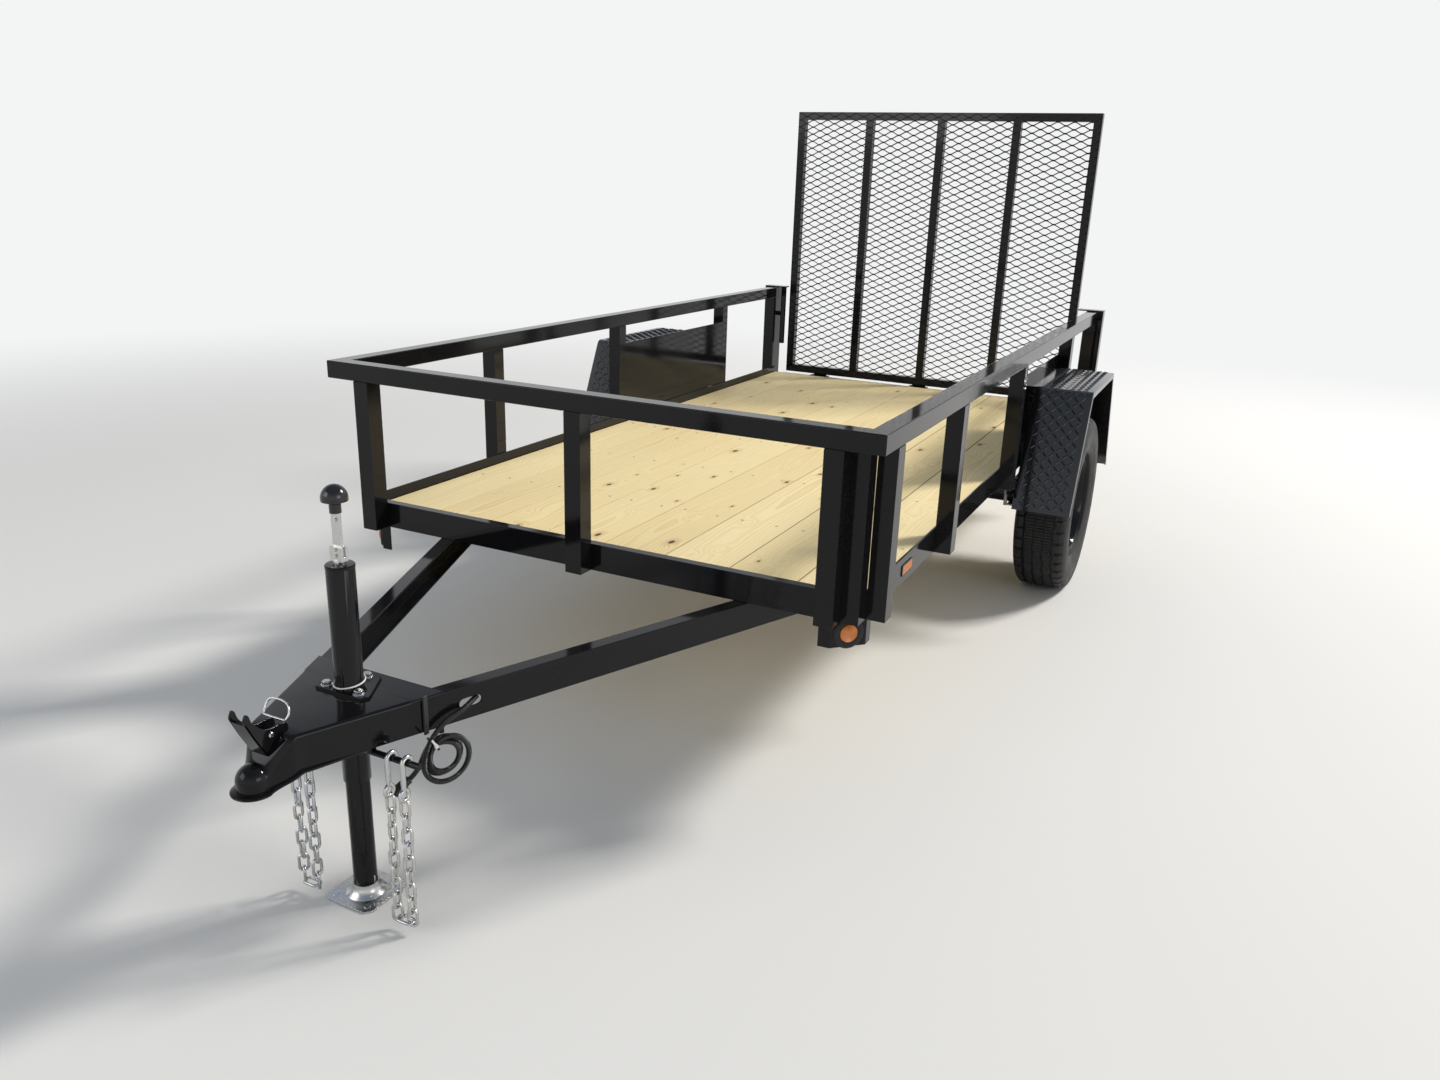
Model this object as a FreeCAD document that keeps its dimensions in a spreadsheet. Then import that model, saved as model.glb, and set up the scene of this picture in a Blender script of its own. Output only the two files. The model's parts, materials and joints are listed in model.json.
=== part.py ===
import FreeCAD, Part
import Sketcher
import math
import os

# Open utility trailer with a rail round the bed, a mesh ramp gate and a tube jack.
# X to the right, Y from the nose to the gate, Z up from the ground; millimetres.
# "behind" and "ahead" are measured from the front of the rail.

doc = FreeCAD.newDocument("utility_trailer")
sheet = doc.addObject("Spreadsheet::Sheet", "Dims")

SIZES = (
    ("rail_wide", 1702.0),
    ("rail_long", 3155.0),
    ("rail_height", 496.0),
    ("tube", 50.8),
    ("tube_wall", 3.2),
    ("end_recess", 25.0),
    ("frame_high", 76.2),
    ("leg_thick", 6.35),
    ("leg_wide", 50.8),
    ("front_flange", 28.0),
    ("post_inset", 99.0),
    ("post_a_behind", 105.0),
    ("post_b_behind", 712.0),
    ("post_before_axle", 509.0),
    ("post_after_axle", 447.0),
    ("board_thick", 38.1),
    ("board_count", 8.0),
    ("board_gap", 3.0),
    ("board_end_gap", 2.0),
    ("cross_first", 546.0),
    ("cross_last_inset", 629.0),
    ("cross_count", 5.0),
    ("cross_leg", 50.8),
    ("cross_flange", 38.0),
    ("rear_post_wide", 76.2),
    ("cap_thick", 6.0),
    ("cap_gap", 10.0),
    ("latch_bar_wide", 22.0),
    ("latch_bar_deep", 18.0),
    ("latch_bar_long", 296.0),
    ("axle_inset", 1110.0),
    ("axle_radius", 30.0),
    ("axle_gap", 4.0),
    ("ride_gap", 118.0),
    ("wheel_radius", 344.0),
    ("tyre_wide", 203.0),
    ("tyre_gap", 38.3),
    ("rim_radius", 190.5),
    ("rim_flange", 16.0),
    ("rim_between", 140.0),
    ("rim_drop", 18.0),
    ("rim_sheet", 4.0),
    ("disc_out", 28.0),
    ("disc_in", 8.0),
    ("disc_crown", 34.0),
    ("disc_seat", 18.0),
    ("hand_hole_radius", 15.0),
    ("hand_hole_count", 8.0),
    ("hub_bore", 42.0),
    ("hub_radius", 38.0),
    ("hub_flange", 66.0),
    ("hub_flange_thick", 10.0),
    ("hub_long", 85.0),
    ("hub_gap", 0.4),
    ("cap_radius", 32.0),
    ("cap_long", 42.0),
    ("spindle_radius", 17.0),
    ("spindle_gap", 0.05),
    ("spindle_end", 14.0),
    ("spring_wide", 44.0),
    ("spring_span", 660.0),
    ("leaf_thick", 8.0),
    ("eye_radius", 19.0),
    ("eye_drop", 40.0),
    ("eye_bolt", 8.0),
    ("hanger_thick", 6.0),
    ("bolt_thick", 12.0),
    ("fender_gap", 148.0),
    ("fender_low_rise", 70.0),
    ("fender_top_half", 273.0),
    ("fender_low_half", 465.0),
    ("fender_over", 15.5),
    ("fender_sheet", 3.2),
    ("fender_lip", 22.0),
    ("ledge_wide", 24.0),
    ("panel_over", 30.0),
    ("panel_sheet", 3.0),
    ("tongue_high", 76.2),
    ("tongue_flange", 38.0),
    ("tongue_wall", 5.0),
    ("tongue_gap", 33.0),
    ("tongue_nose_half", 69.7),
    ("tongue_end_inset", 44.3),
    ("coupler_sheet", 4.0),
    ("neck_long", 58.0),
    ("coupler_long", 283.0),
    ("coupler_skirt", 72.0),
    ("skirt_slant", 45.0),
    ("skirt_long", 218.0),
    ("ball_ahead", 1076.0),
    ("ball_drop", 78.0),
    ("ball_bore", 25.9),
    ("socket_wall", 7.0),
    ("socket_drop", 24.0),
    ("lip_radius", 44.0),
    ("lip_over", 8.0),
    ("lip_thick", 5.0),
    ("lever_wide", 40.0),
    ("lever_wall", 4.0),
    ("lever_long", 44.0),
    ("lever_high", 104.0),
    ("jack_behind", 198.0),
    ("jack_tube_radius", 29.0),
    ("jack_bore", 26.2),
    ("jack_drop", 206.0),
    ("jack_rise", 276.0),
    ("jack_cap", 10.0),
    ("jack_travel", 200.0),
    ("jack_end_gap", 12.0),
    ("jack_leg_radius", 25.4),
    ("jack_fit", 0.5),
    ("jack_plate_thick", 6.0),
    ("jack_ring_radius", 52.0),
    ("jack_ring_thick", 5.0),
    ("foot_side", 130.0),
    ("foot_thick", 5.0),
    ("foot_cut", 14.0),
    ("foot_cone_high", 26.0),
    ("foot_cone_low_radius", 44.0),
    ("foot_cone_top_radius", 29.0),
    ("clevis_high", 30.0),
    ("clevis_wide", 30.0),
    ("arm_wide", 22.0),
    ("arm_thick", 6.0),
    ("arm_rise", 99.0),
    ("knob_radius", 27.0),
    ("knob_high", 36.0),
    ("knob_neck_radius", 12.0),
    ("knob_neck_high", 22.0),
    ("gate_side_gap", 50.2),
    ("gate_high", 1328.0),
    ("gate_bar", 38.0),
    ("gate_bar_count", 5.0),
    ("gate_behind", 41.0),
    ("hinge_rise", 28.0),
    ("hinge_pin", 8.0),
    ("hinge_bore", 8.5),
    ("hinge_barrel", 14.0),
    ("hinge_lift", 20.0),
    ("hinge_inset", 150.0),
    ("hinge_side_gap", 1.5),
    ("lug_thick", 10.0),
    ("barrel_long", 70.0),
    ("mesh_wide", 76.2),
    ("mesh_tall", 33.8),
    ("mesh_strand", 4.6),
    ("mesh_layer", 1.6),
    ("mesh_margin", 2.0),
    ("bracket_drop", 74.0),
    ("bracket_thick", 4.0),
    ("bracket_leg", 32.0),
    ("bracket_face", 100.0),
    ("marker_radius", 33.0),
    ("marker_deep", 20.0),
    ("reflector_behind", 392.0),
    ("reflector_rise", 22.0),
    ("reflector_wide", 90.0),
    ("reflector_high", 32.0),
    ("reflector_thick", 4.0),
    ("tail_lamp_wide", 150.0),
    ("tail_lamp_high", 62.0),
    ("tail_lamp_deep", 40.0),
    ("tail_lamp_gap", 3.0),
    ("link_wire", 7.0),
    ("link_pitch", 32.5),
    ("link_wide", 26.0),
    ("link_count", 9.0),
    ("chain_right_x", 168.0),
    ("chain_left_x", -98.0),
    ("chain_before_jack", 48.0),
    ("chain_bar_radius", 7.0),
    ("chain_bar_left", 150.0),
    ("chain_bar_right", 222.0),
    ("chain_lug_inset", 16.0),
    ("chain_lug_wide", 10.0),
    ("hook_wire", 9.0),
    ("hook_gap", 1.0),
    ("hook_shank", 58.0),
    ("hook_eye", 16.0),
    ("loom_radius", 6.5),
    ("loom_hole_behind_jack", 143.0),
    ("loom_hole_half", 10.5),
    ("loom_hole_reach", 14.0),
    ("coil_radius", 53.0),
    ("coil_hollow", 28.0),
    ("coil_thick", 27.0),
    ("coil_tie", 10.0),
    ("coil_along", 70.0),
    ("coil_out", 8.0),
    ("coil_drop", 106.0),
    ("plug_wide", 26.0),
    ("plug_thick", 12.0),
    ("plug_long", 36.0),
)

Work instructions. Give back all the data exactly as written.

The reply.
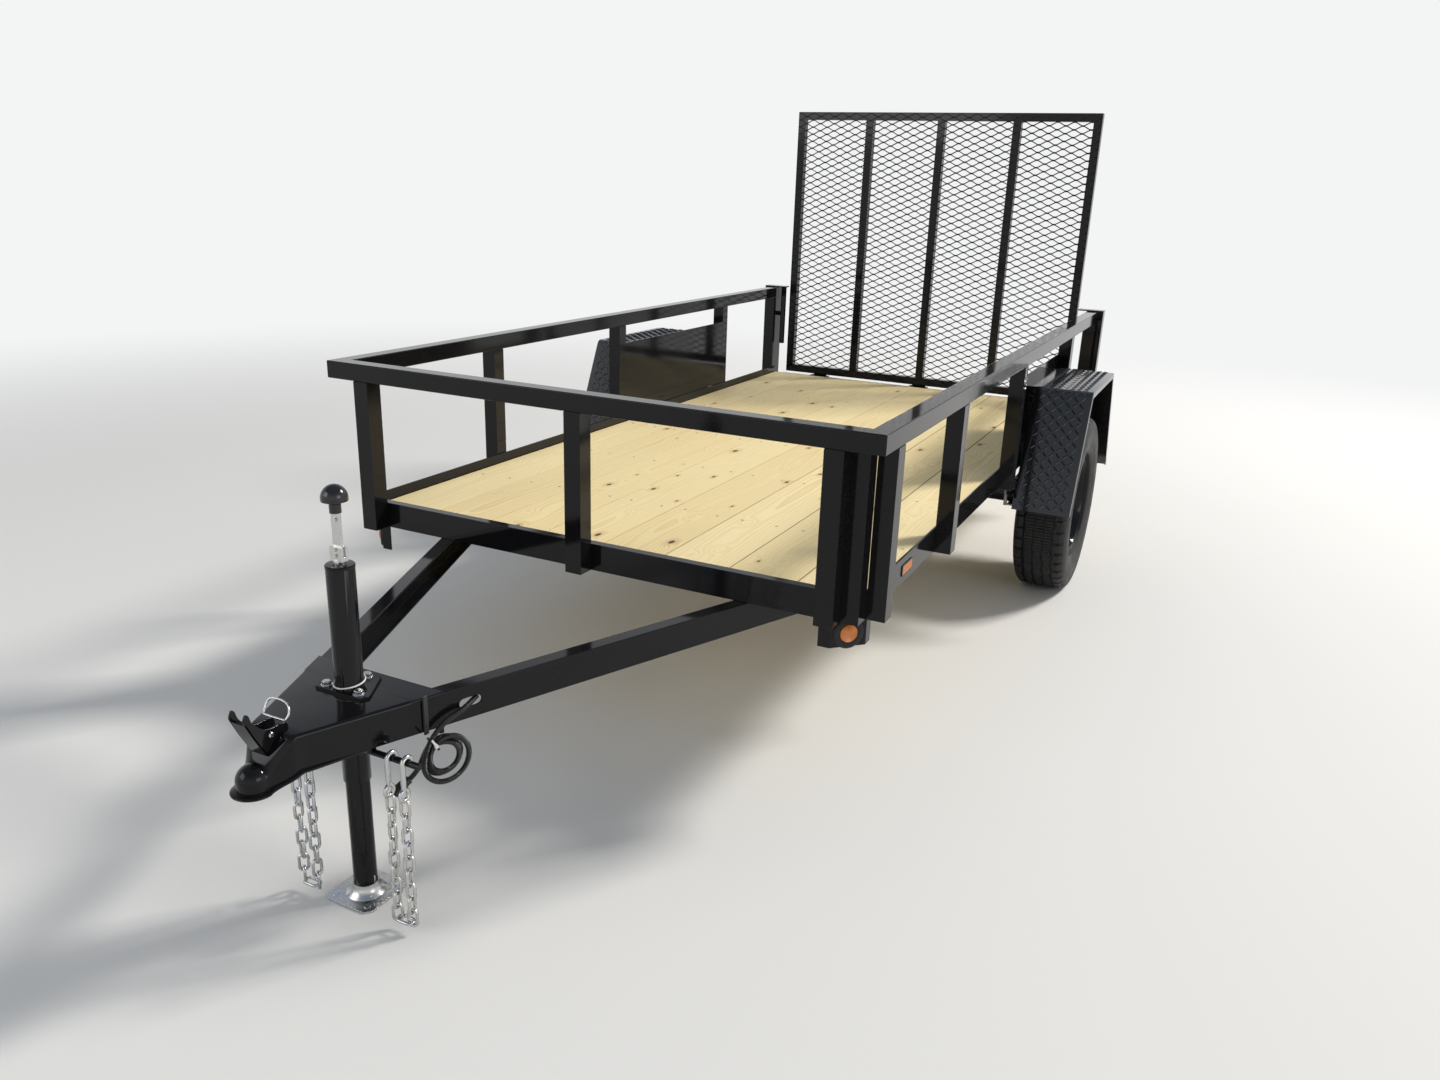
Model this object as a FreeCAD document that keeps its dimensions in a spreadsheet. Then import that model, saved as model.glb, and set up the scene of this picture in a Blender script of its own. Output only the two files. The model's parts, materials and joints are listed in model.json.
=== part.py ===
import FreeCAD, Part
import Sketcher
import math
import os

# Open utility trailer with a rail round the bed, a mesh ramp gate and a tube jack.
# X to the right, Y from the nose to the gate, Z up from the ground; millimetres.
# "behind" and "ahead" are measured from the front of the rail.

doc = FreeCAD.newDocument("utility_trailer")
sheet = doc.addObject("Spreadsheet::Sheet", "Dims")

SIZES = (
    ("rail_wide", 1702.0),
    ("rail_long", 3155.0),
    ("rail_height", 496.0),
    ("tube", 50.8),
    ("tube_wall", 3.2),
    ("end_recess", 25.0),
    ("frame_high", 76.2),
    ("leg_thick", 6.35),
    ("leg_wide", 50.8),
    ("front_flange", 28.0),
    ("post_inset", 99.0),
    ("post_a_behind", 105.0),
    ("post_b_behind", 712.0),
    ("post_before_axle", 509.0),
    ("post_after_axle", 447.0),
    ("board_thick", 38.1),
    ("board_count", 8.0),
    ("board_gap", 3.0),
    ("board_end_gap", 2.0),
    ("cross_first", 546.0),
    ("cross_last_inset", 629.0),
    ("cross_count", 5.0),
    ("cross_leg", 50.8),
    ("cross_flange", 38.0),
    ("rear_post_wide", 76.2),
    ("cap_thick", 6.0),
    ("cap_gap", 10.0),
    ("latch_bar_wide", 22.0),
    ("latch_bar_deep", 18.0),
    ("latch_bar_long", 296.0),
    ("axle_inset", 1110.0),
    ("axle_radius", 30.0),
    ("axle_gap", 4.0),
    ("ride_gap", 118.0),
    ("wheel_radius", 344.0),
    ("tyre_wide", 203.0),
    ("tyre_gap", 38.3),
    ("rim_radius", 190.5),
    ("rim_flange", 16.0),
    ("rim_between", 140.0),
    ("rim_drop", 18.0),
    ("rim_sheet", 4.0),
    ("disc_out", 28.0),
    ("disc_in", 8.0),
    ("disc_crown", 34.0),
    ("disc_seat", 18.0),
    ("hand_hole_radius", 15.0),
    ("hand_hole_count", 8.0),
    ("hub_bore", 42.0),
    ("hub_radius", 38.0),
    ("hub_flange", 66.0),
    ("hub_flange_thick", 10.0),
    ("hub_long", 85.0),
    ("hub_gap", 0.4),
    ("cap_radius", 32.0),
    ("cap_long", 42.0),
    ("spindle_radius", 17.0),
    ("spindle_gap", 0.05),
    ("spindle_end", 14.0),
    ("spring_wide", 44.0),
    ("spring_span", 660.0),
    ("leaf_thick", 8.0),
    ("eye_radius", 19.0),
    ("eye_drop", 40.0),
    ("eye_bolt", 8.0),
    ("hanger_thick", 6.0),
    ("bolt_thick", 12.0),
    ("fender_gap", 148.0),
    ("fender_low_rise", 70.0),
    ("fender_top_half", 273.0),
    ("fender_low_half", 465.0),
    ("fender_over", 15.5),
    ("fender_sheet", 3.2),
    ("fender_lip", 22.0),
    ("ledge_wide", 24.0),
    ("panel_over", 30.0),
    ("panel_sheet", 3.0),
    ("tongue_high", 76.2),
    ("tongue_flange", 38.0),
    ("tongue_wall", 5.0),
    ("tongue_gap", 33.0),
    ("tongue_nose_half", 69.7),
    ("tongue_end_inset", 44.3),
    ("coupler_sheet", 4.0),
    ("neck_long", 58.0),
    ("coupler_long", 283.0),
    ("coupler_skirt", 72.0),
    ("skirt_slant", 45.0),
    ("skirt_long", 218.0),
    ("ball_ahead", 1076.0),
    ("ball_drop", 78.0),
    ("ball_bore", 25.9),
    ("socket_wall", 7.0),
    ("socket_drop", 24.0),
    ("lip_radius", 44.0),
    ("lip_over", 8.0),
    ("lip_thick", 5.0),
    ("lever_wide", 40.0),
    ("lever_wall", 4.0),
    ("lever_long", 44.0),
    ("lever_high", 104.0),
    ("jack_behind", 198.0),
    ("jack_tube_radius", 29.0),
    ("jack_bore", 26.2),
    ("jack_drop", 206.0),
    ("jack_rise", 276.0),
    ("jack_cap", 10.0),
    ("jack_travel", 200.0),
    ("jack_end_gap", 12.0),
    ("jack_leg_radius", 25.4),
    ("jack_fit", 0.5),
    ("jack_plate_thick", 6.0),
    ("jack_ring_radius", 52.0),
    ("jack_ring_thick", 5.0),
    ("foot_side", 130.0),
    ("foot_thick", 5.0),
    ("foot_cut", 14.0),
    ("foot_cone_high", 26.0),
    ("foot_cone_low_radius", 44.0),
    ("foot_cone_top_radius", 29.0),
    ("clevis_high", 30.0),
    ("clevis_wide", 30.0),
    ("arm_wide", 22.0),
    ("arm_thick", 6.0),
    ("arm_rise", 99.0),
    ("knob_radius", 27.0),
    ("knob_high", 36.0),
    ("knob_neck_radius", 12.0),
    ("knob_neck_high", 22.0),
    ("gate_side_gap", 50.2),
    ("gate_high", 1328.0),
    ("gate_bar", 38.0),
    ("gate_bar_count", 5.0),
    ("gate_behind", 41.0),
    ("hinge_rise", 28.0),
    ("hinge_pin", 8.0),
    ("hinge_bore", 8.5),
    ("hinge_barrel", 14.0),
    ("hinge_lift", 20.0),
    ("hinge_inset", 150.0),
    ("hinge_side_gap", 1.5),
    ("lug_thick", 10.0),
    ("barrel_long", 70.0),
    ("mesh_wide", 76.2),
    ("mesh_tall", 33.8),
    ("mesh_strand", 4.6),
    ("mesh_layer", 1.6),
    ("mesh_margin", 2.0),
    ("bracket_drop", 74.0),
    ("bracket_thick", 4.0),
    ("bracket_leg", 32.0),
    ("bracket_face", 100.0),
    ("marker_radius", 33.0),
    ("marker_deep", 20.0),
    ("reflector_behind", 392.0),
    ("reflector_rise", 22.0),
    ("reflector_wide", 90.0),
    ("reflector_high", 32.0),
    ("reflector_thick", 4.0),
    ("tail_lamp_wide", 150.0),
    ("tail_lamp_high", 62.0),
    ("tail_lamp_deep", 40.0),
    ("tail_lamp_gap", 3.0),
    ("link_wire", 7.0),
    ("link_pitch", 32.5),
    ("link_wide", 26.0),
    ("link_count", 9.0),
    ("chain_right_x", 168.0),
    ("chain_left_x", -98.0),
    ("chain_before_jack", 48.0),
    ("chain_bar_radius", 7.0),
    ("chain_bar_left", 150.0),
    ("chain_bar_right", 222.0),
    ("chain_lug_inset", 16.0),
    ("chain_lug_wide", 10.0),
    ("hook_wire", 9.0),
    ("hook_gap", 1.0),
    ("hook_shank", 58.0),
    ("hook_eye", 16.0),
    ("loom_radius", 6.5),
    ("loom_hole_behind_jack", 143.0),
    ("loom_hole_half", 10.5),
    ("loom_hole_reach", 14.0),
    ("coil_radius", 53.0),
    ("coil_hollow", 28.0),
    ("coil_thick", 27.0),
    ("coil_tie", 10.0),
    ("coil_along", 70.0),
    ("coil_out", 8.0),
    ("coil_drop", 106.0),
    ("plug_wide", 26.0),
    ("plug_thick", 12.0),
    ("plug_long", 36.0),
)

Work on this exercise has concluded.